Round 3 (dq_2, dq_s_2, and dq_c_2)

- Learning rate 0.00003.
- 3-6 players per game, 1st seat is focused training player. The rest can be any of 7 choices (random, 1s, or 2s), and has 25% chance to be focused.
- Unfocused player makes 30% greedy moves.
- 100000 iterations (20000 games)

Results between 2 levels and 3 personalities of this generation's players

dq is called 'Balanced', dq_s is called 'Science', and dq_c is called 'Civilian'

First all AIs are pitted against each other in random seating, random wonder, random side (no helicarnassus). The average of 1000 games of best player is 49.

all

Second all level 2 AIs are pitted against each other, still random everything as in first setting. The average of 1000 games of all 3 players is 54+, somehow higher than when worse players are in the mix, probably because no other player's competing against dq_s_2 (Science 2) for science cards.

2

Previous Generation

The Deep Q network was trained over 60000 games, divided into 3 round, 20000 games each.
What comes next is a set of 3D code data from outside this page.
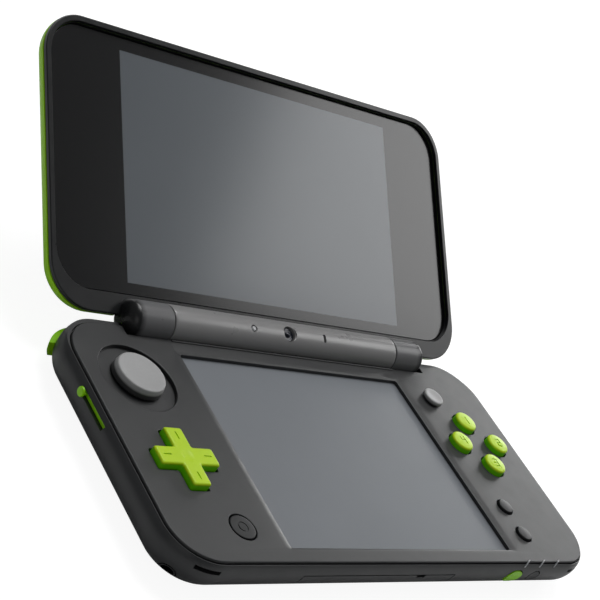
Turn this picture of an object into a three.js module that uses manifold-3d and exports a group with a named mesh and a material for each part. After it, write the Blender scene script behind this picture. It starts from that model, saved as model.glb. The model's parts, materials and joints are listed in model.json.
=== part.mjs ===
// Clamshell handheld game console, open, lengths in millimetres, +Z up.
// The origin is the centre of the flat underside. +X is the right-hand side and -Y the front edge.
import * as THREE from 'three';
import { mergeVertices } from 'three/addons/utils/BufferGeometryUtils.js';
import Module from 'manifold-3d';

const wasm = await Module();
wasm.setup();

// Fineness of round shapes, in counts
const CORNER_STEPS = 5;
const PLAIN_CORNER_STEPS = 2;
const SMALL_ROUND_STEPS = 14;
const BUTTON_STEPS = 20;
const LARGE_ROUND_STEPS = 30;
const WALL_CURVE_STEPS = 4;
const WALL_TOP_STEPS = 3;
const LID_ROUND_STEPS = 4;

// Common clearances and one overrun for all cuts
const OVERRUN = 1;
const FIT_GAP = 0.3;
const MERGE_DISTANCE = 0.0001;

// Base
const BASE_WIDTH = 160;
const BASE_DEPTH = 79.2;
const BASE_HEIGHT = 12;
const BASE_CORNER_RADIUS = 14;
const WALL_CURVE_RADIUS = 8.3;
const BACK_CURVE_RADIUS = 5;
const BACK_FOLLOW_SHARE = 0.25;
const WALL_TOP_INSET = 1.5;
const FRONT_FOLLOW_SHARE = 0.4;
const SHELL_WALL = 1.4;
const SHELL_TOP = 11.35;

// Top cover
const COVER_THICKNESS = 1.5;
const COVER_INSET = 2;
const COVER_INSET_FRONT = 1.1;
const COVER_EDGE_CHAMFER = 0.35;
const COVER_LIP_WIDTH = 0.7;
const COVER_LIP_HEIGHT = 0.35;

// Hinge
const HINGE_BEHIND_WALL = 0.3;
const HINGE_ABOVE_COVER = 0.57;
const BARREL_RADIUS = 5.2;
const BARREL_GAP = 0.4;
const BARREL_END_FROM_SIDE = 36.7;
const BARREL_EDGE_CHAMFER = 0.3;
const KNUCKLE_LENGTH = 11;
const KNUCKLE_DOME = 3;
const PIN_RADIUS = 1.5;
const PIN_LENGTH = 16;
const PIN_IN_BARREL = 7;
const PIN_FIT = 0.1;
const TROUGH_WALL = 1.2;
const TROUGH_TOP_BELOW_COVER = 0.3;

// Lid, in its own frame: X along the hinge, Y up the lid from the hinge axis, Z towards the viewer
const LID_TILT_DEG = 34.6;
const LID_INSET = 1.6;
const LID_HEIGHT = 78.7;
const LID_LOW_EDGE = 0.9;
const LID_THICKNESS = 7.8;
const LID_FACE_BEHIND_AXIS = 0.45;
const LID_CORNER_RADIUS = 12;
const LID_SHELL_WALL = 1.5;
const LID_BACK_WALL = 0.75;
const LID_PANEL_INSET = 7.2;
const LID_PANEL_THICKNESS = 0.65;
const LID_PANEL_PROUD = 0.2;
const LID_FLANGE_THICKNESS = 1.3;
const LID_FRAME_FLOOR = 1;
const LID_FRAME_EDGE = 0.3;
const LID_RIM_WIDTH = 1.55;
const GLASS_RECESS_DEPTH = 1.6;
const GLASS_RECESS_LOW = 6.4;
const GLASS_RECESS_BELOW_TOP = 1.6;
const GLASS_RECESS_RADIUS = 10.4;
const GLASS_THICKNESS = 1;
const UPPER_BORDER_SIDE = 25.3;
const UPPER_BORDER_TOP = 4.19;
const UPPER_BORDER_LOW = 3.69;
const UPPER_LCD_BORDER = 1.7;
const UPPER_LCD_THICKNESS = 2.4;
const OUTER_CAMERA_SPACING = 35;
const OUTER_CAMERA_BELOW_TOP = 13.6;
const OUTER_CAMERA_RADIUS = 2.6;
const OUTER_CAMERA_DEPTH = 1.2;
const OUTER_LENS_SINK = 0.3;

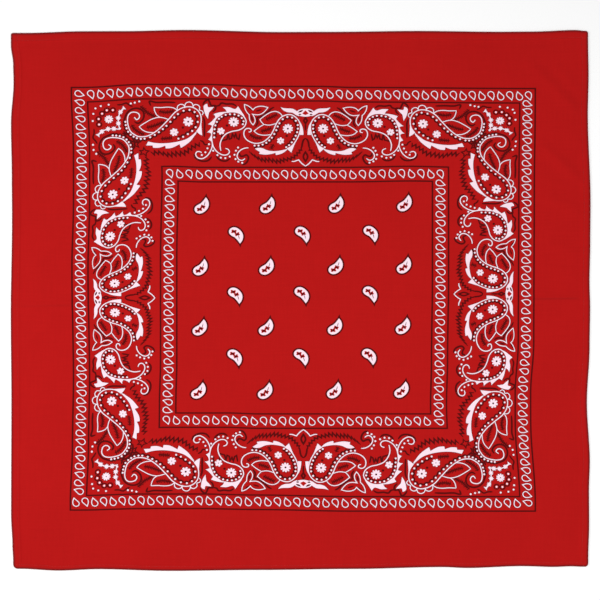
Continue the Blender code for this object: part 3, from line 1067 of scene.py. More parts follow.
@dataclass(frozen=True)
class FieldPaisleys:
    """The small paisleys of the middle: two lattices, one with the tails up and one with them down."""

    tail_up_columns: tuple[float, ...] = (-100.2, -36.9, 29.3, 94.9)
    tail_up_rows: tuple[float, ...] = (-98.5, -33.4, 30.4, 97.7)
    tail_down_columns: tuple[float, ...] = (-66.5, -3.0, 62.7)
    tail_down_rows: tuple[float, ...] = (-66.6, -2.9, 62.9)
    lean: float = 0.009
    middle: Pair = (1.95, -3.2)
    body: Flow = loop(
        (5.7, -11.8), (5.7, -11.8), (3.1, -8.0), (0.7, -5.3), (-2.5, -3.4), (-4.6, -1.1),
        (-5.0, 1.0), (-3.9, 3.7), (-2.1, 5.0), (0, 5.4), (3.0, 4.5), (6.0, 2.0), (8.0, -1.0),
        (8.7, -4.6), (7.9, -8.4))
    rim_pen: Pen = Pen(Ink.BLACK, Layer.UNDER, 3.2, mitre=1.3)
    rim_tail: tuple[Pair, ...] = ((4.2, -11.9), (6.1, -15.9), (7.6, -11))
    stem: Flow = line((3.6, -2.7), (4.6, -4.8), (5, -7.2))
    stem_pen: Pen = Pen(Ink.BLACK, Layer.OVER, 0.7, tip=0.6)
    marks: tuple[tuple[Pair, float, float], ...] = (((-0.2, 0.9), 2.3, -0.12), ((3.0, -1.9), 2.1, 0.35))
    wedge: tuple[Pair, ...] = ((-0.1, -0.45), (0.55, -0.75), (1.0, -0.55), (0.8, 0.0), (1.0, 0.55),
                               (0.55, 0.75), (-0.1, 0.45))
    wedge_gap: float = 1.15
    wedge_ink: float = 0.66

    def mark(self, centre: Pair, half: float, turn: float) -> Iterator[Patch]:
        """Make one dark mark of four lobes inside a body.

        Args:
            centre: its middle.
            half: half its length.
            turn: its turn, in radians.

        Yields:
            Two wedges with notched ends, tip to tip.
        """
        along, aside = Vector((math.cos(turn), math.sin(turn))), Vector((-math.sin(turn), math.cos(turn)))
        for way in (1.0, -1.0):
            for size, ink, layer in ((self.wedge_gap, Ink.GROUND, Layer.GAP),
                                     (self.wedge_ink, Ink.BLACK, Layer.OVER)):
                yield Patch(tuple(Vector(centre) + size * half * (way * a * along + b * aside)
                                  for a, b in self.wedge), ink, layer)

    def one(self) -> list[Patch]:
        """Draw one paisley with its tail up.

        Returns:
            Its rim, body, marks and stem.
        """
        outline = self.body.trace()
        patches = list(self.rim_pen.draw(outline))
        patches.append(Patch(tuple(Vector(p) for p in self.rim_tail), Ink.BLACK, Layer.UNDER))
        patches.append(Patch(tuple(outline[:-1]), Ink.WHITE, Layer.MAIN))
        for centre, half, turn in self.marks:
            patches += self.mark(centre, half, turn)
        patches += self.stem_pen.draw(self.stem.trace())
        return patches

    def placed(self) -> Iterator[Patch]:
        """Yield every paisley of the field, with the second coordinate downwards."""
        shapes = {1.0: self.one()}
        shapes[-1.0] = [Patch(tuple(Vector((p.x, -p.y)) for p in patch.outline), patch.ink, patch.layer)
                        for patch in shapes[1.0]]
        for flip, columns, rows in ((1.0, self.tail_up_columns, self.tail_up_rows),
                                    (-1.0, self.tail_down_columns, self.tail_down_rows)):
            for row in rows:
                for column in columns:
                    move = Vector((column - self.lean * row - self.middle[0],
                                   row - self.lean * column - flip * self.middle[1]))
                    for patch in shapes[flip]:
                        yield Patch(tuple(p + move for p in patch.outline), patch.ink, patch.layer)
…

- Only the step of choosing a card from the hand was trained.
- The AI is hard-coded by rule to avoid discarding for 3 coins if at all possible.
- When there's a choice of building card or building wonder, card is randomly chosen with 70% probability
- It doesn't matter if the model chose card expecting to play it, it might just end up being used to build a wonder stage

Common paramaters over all rounds

- Learning rate 0.0001
- Gamma 1.0, with rewards only being given at the end of games as final points
- Target model gets updated every 200 games

Round 1

- 2-5 training players + 1 random player, making 3-6 player games
- For training players, 90% moves are random, 10% moves are greedy

Round 1 testing

- Tested by pitting in 3 vs 3 against random players
- In 500 rounds of alternating seats (0-1-0-1-0-1), Round 1 weights score 10+ points higher than random players
- In 500 rounds of grouped seats (0-0-0-1-1-1), Round 1 weights score only ~2 points higher.
- This is probably because actions are 90% random making forward planning moves pointless
	ie. building resource production now doesn't guarantee a building using that resource will be selected in the future,
		so build choices that generate points are favored over resources
- Science tend to be ignored, since without a focus, science doesn't score well.

Round 2

- 2-4 training player + 2 random players, making 4-6 player games, seats are random
- For training players, 70% moves are random, 30% moves are greedy

Round 2 testing

- Tested by pitting in 3 vs 3 against random players
- In 500 rounds of alternating seats (0-2-0-2-0-2), Round 2 weights score ~7 points higher than random players
- In 500 rounds of grouped seats (0-0-0-2-2-2), Round 2 weights score 10+ points higher.
- Apparently 30% determinism was sufficient to teach the model some forward thinking
- But science still remains ignored

Round 3

- 2-4 training players + 1-2 frozen players, making 3-6 player games, seats are random
- Frozen players have equal chance of being random, round 1, or round 2.
- Non-random players have 50% chance to be focused player, 50% to be unfocused player.
- Focused players make 90% greedy moves and 10% random moves
- Unfocused players make 30% greedy moves and 70% random moves

Round 3 testing

- The model still doesn't seem to have figured out how to play science

Test 1

- Player 0-1-2-3 are pitted against each other in completely random matchups
- Number of players can be 3-6. Each player can be any of 0-1-2-3.
- Average scores over 1000 games are 32.38802083, 39.83902878, 41.2962963, 45.33717835

Test 2

- Player 0-1-2-3 are pitted against each other in 4 player games, with exactly 1 type of player each
- Average scores over 1000 games are 30.755, 38.689, 42.146, 46.558

Test 3

- Player 3 is pitted in 1 vs many games against any number of 0s for 300 rounds, then 1s for 300 rounds, then 2s
- 3 vs 0s: 51.45 vs 34.36
- 3 vs 1s: 45.94 vs 38.45
- 3 vs 2s: 44.66 vs 39.53

Potential improvements (of Previous Generation)

- Model for 'play' step (card-wonder-discard)
- Somehow have to make the model figure out how to play science. Rewards probably need to be redesigned for that purpose.
- Potentially rewards could be given at each step instead of all at once at the end, but the step function will need to be reworked.